Inferring the proportions of infectees in two different populations

Let us now go through what has been anticipated in Sec. [*], talking about predictions. We have seen that, since (at least in our model) an important contribution to the uncertainty is due to systematics, related to the uncertain knowledge of $\pi_1$ and $\pi_2$, we cannot increase at will the sample size with the hope to reduce the uncertainty on $p$. Nevertheless, as a consequence of what we have seen in Sec. [*], we expect to be able to measure the difference of proportions of infectees in two populations much better than how we can measure a single proportion.

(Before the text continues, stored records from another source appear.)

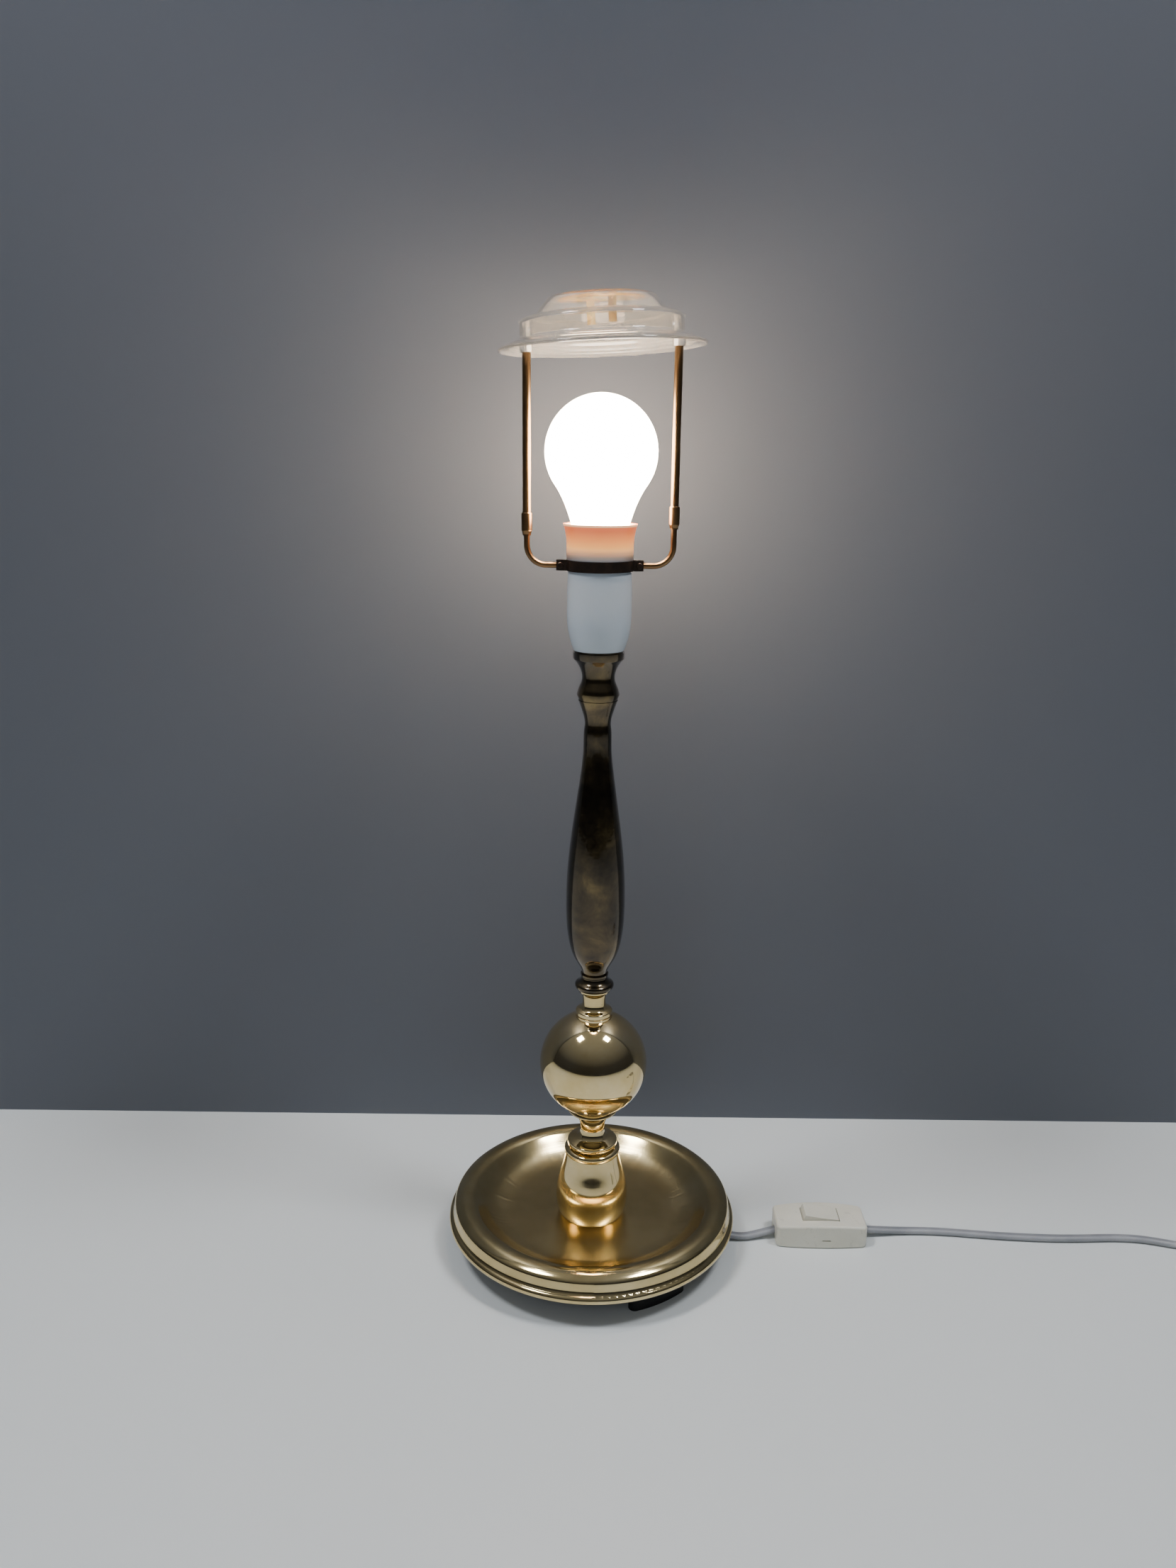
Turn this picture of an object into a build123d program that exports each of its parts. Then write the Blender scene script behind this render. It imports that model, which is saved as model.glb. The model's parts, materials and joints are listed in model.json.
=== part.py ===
"""Brass table lamp: weighted dish base, ball and baluster column, E27 lampholder, two-arm shade carrier,
screw bulb and a twin-core cord with an inline rocker switch. Millimetres, +Z up. The origin is on the table
under the column's axis; the viewer stands on the -Y side and the cord leaves on the +X side."""

from build123d import *
from math import cos, pi, radians, sin, sqrt, tan
import os

os.makedirs("parts", exist_ok=True)

# ---------------------------------------------------------------- driving dimensions
# Base
foot_height = 13.0
foot_width = 7.0
foot_arc = 24.0  # degrees that each foot spans
foot_first_angle = -58.0
foot_count = 3
dish_radius = 88.1
dish_bead = 2.5
dish_sheet = 1.0
dish_depth = 16.2  # crest over the rim's lower edge
dish_floor_rise = 2.5
dish_floor_radius = 58.0
dish_crest_width = 12.4  # rim to crest
dish_crest_round = 9.0
dish_shoulder_drop = 3.4
cover_sheet = 1.2
cover_pan_radius = 58.0
cover_pan_low = 2.8
cover_lip = 5.8
weight_radius = 54.0
weight_bore = 40.0
weight_web = 3.1
weight_slot = 10.0

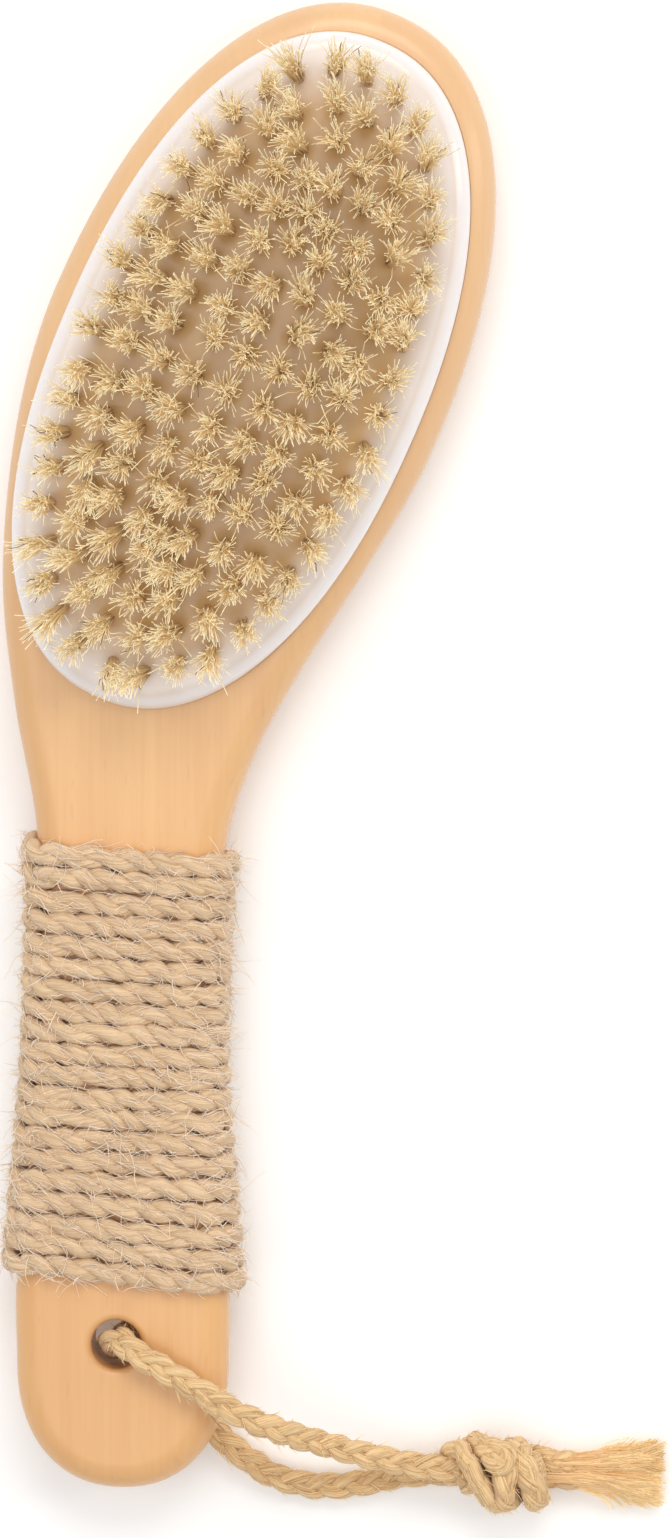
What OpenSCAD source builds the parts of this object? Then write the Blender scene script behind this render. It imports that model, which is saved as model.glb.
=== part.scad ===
// Body dry brush: a wooden head with an oval bristle pad, a grip wrapped in jute twine,
// and a plaited hanging cord knotted through the butt.
// It lies on its back with the bristles up. +Y runs from the butt to the crown, and the
// origin is the middle of the brush, without its cord, on the surface that it lies on.

/* [Head] */
// Width of the wooden head at its widest line
head_w = 69.2; // [58:0.5:84]
// Length from the widest line of the head to the crown
crown_len = 65; // [56:0.5:80]
// Length of the shoulders, from the neck to the widest line
shoulder_len = 79.5; // [70:0.5:95]
// Sideways step from the grip's line to the middle of the head
head_shift = 20.8; // [12:0.2:24]
// Lean of the head from the grip's line, in degrees
head_lean = 24; // [14:0.5:26]
// Thickness of the wooden head
head_t = 18; // [15:0.5:24]
// Radius of the rounded wooden edges
edge_r = 5; // [3:0.25:5.5]

/* [Handle] */
// Length from the neck to the widest line of the butt
handle_len = 90; // [82:0.5:120]
// Width of the neck
neck_w = 32; // [29:0.2:36]
// Width of the waist in the middle of the grip
waist_w = 29.8; // [26:0.2:34]
// Width of the butt
butt_w = 36.2; // [32:0.2:42]
// Length of the rounded end past the widest line of the butt
butt_len = 21.4; // [18:0.2:26]
// Diameter of the hanging hole
hole_d = 8.5; // [8:0.1:10]
// Distance from the widest line of the butt up to the hanging hole
hole_up = 4; // [2:0.2:6]
// Sideways offset of the hanging hole from the middle of the butt
hole_off = -0.8; // [-2:0.1:2]

/* [Bristle pad] */
// Wood left beside the pad at the widest line
side_rim = 3.6; // [3:0.1:6]
// Wood left between the pad and the crown
crown_rim = 5.2; // [4:0.2:9]
// Depth of the recess that the pad sits in
recess_d = 4; // [3:0.1:6]
// Clearance between the pad and the wall of its recess
pad_gap = 0.15; // [0.05:0.05:0.4]
// Thickness of the adhesive film under the pad
glue_t = 0.3; // [0.2:0.05:0.6]
// Height of the pad's shoulder above the wood
pad_proud = 5; // [3.5:0.1:7]
// Rise of the pad's dome above its shoulder
dome_rise = 3.6; // [2:0.1:6]
// Radius of the pad's rounded shoulder
pad_round = 3.2; // [2:0.1:3.4]

/* [Bristle tufts] */
// Distance between tufts along a ring
tuft_pitch = 6.1; // [5.6:0.1:8]
// Distance between one ring of tufts and the next
ring_step = 5.9; // [5.6:0.1:8]
// Distance from the edge of the pad to the outer ring of tufts
ring_inset = 7; // [5:0.1:9]
// Free length of a tuft above the pad
tuft_len = 13.5; // [8:0.5:22]
// Diameter of a tuft where it leaves the pad
tuft_d = 1.9; // [1.4:0.1:2.4]
// Diameter of a tuft at its spread tips
tip_d = 4.8; // [3:0.1:5.2]
// Depth of the blind hole that holds a tuft
socket_d = 4.5; // [3:0.1:6]
// Outward lean of the end tufts along the pad, in degrees
fan_long = 11; // [0:0.5:20]
// Outward lean of the side tufts across the pad, in degrees
fan_cross = 7; // [0:0.5:14]
// Sweep of all the tufts towards the left, in degrees
sweep = 2.5; // [0:0.5:5]

/* [Twine wrap] */
// Number of turns of twine
wrap_turns = 19.9; // [10:0.1:20]
// Distance from one turn to the next
wrap_pitch = 3.65; // [3.65:0.05:4]
// Width of the twine along the grip
twine_w = 3.6; // [2.6:0.05:3.6]
// Thickness of the twine as it lies on the wood
twine_t = 2.5; // [1.8:0.05:3.2]
// Distance from the neck to the middle of the first turn
wrap_down = 2.4; // [2:0.1:9]

/* [Hanging cord] */
// Diameter of the plaited cord
cord_d = 5.5; // [4.5:0.1:6]
// Length of the knot
knot_len = 18.4; // [15:0.2:22]
// Thickness of the knot
knot_d = 13.6; // [12:0.1:16]
// Length of the frayed tail past the knot
tail_len = 20.5; // [10:0.5:30]
// Thickness of the frayed end of the tail
fray_d = 11; // [7:0.1:12]

/* [Hidden] */
// Exponent of the ovals: 2 is an ellipse, and more is squarer
oval_n = 2.2;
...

Let us use again sample sizes of 10000 (they could be different for the different populations) and imagine that we get numbers of positives rather `close', as we know from the predictive distribution: $n_P^{(1)}=2000$ and $n_P^{(2)}=2200$. As far as sensitivity and specificity are concerned, since we have learned their effect, let us stick, for this exercise, to our default case, summarized by $\pi_1=0.978\pm 0.007$ and $\pi_2=0.115\pm 0.022$. The R script is given in Appendix B.11. Here is the result of the joint inference and of the difference of the proportions:

$\displaystyle p^{(1)}$ $\displaystyle =$ $\displaystyle 0.097 \pm 0.023$  
$\displaystyle p^{(2)}$ $\displaystyle =$ $\displaystyle 0.120 \pm 0.022$  
$\displaystyle \Delta p = p^{(2)} - p^{(1)}$ $\displaystyle =$ $\displaystyle 0.023 \pm 0.007$  
$\displaystyle \rho(p^{(1)},p^{(2)})$ $\displaystyle =$ $\displaystyle 0.955\,.$  

As we see, $p^{(1)}$ and $p^{(2)}$ are, as we use to say, `equal within the uncertainties', but nevertheless their difference is rather `significative'. This is due to the fact that the common systematics induce a quite strong positive correlation among the determination of the two proportions, quantified by the correlation coefficient. The relevance of measuring differences has been already commented in Sec. [*], in which we also provided some details on how to evaluate the uncertainty of the difference from the other pieces of information. We would just like to stress its practical/economical importance. For example, dozens of regions of a state could be sampled and tested with `rather cheap' kits, with performances of the kind we have seen here (but it is important that they are the same!), and only one region (or a couple of them, just for cross-checks) also with a more expensive (and hopefully more accurate) one. The region(s) tested with the high quality kit could then be used as calibration point(s) for the others and the practical impact in planning a test campaign is rather evident.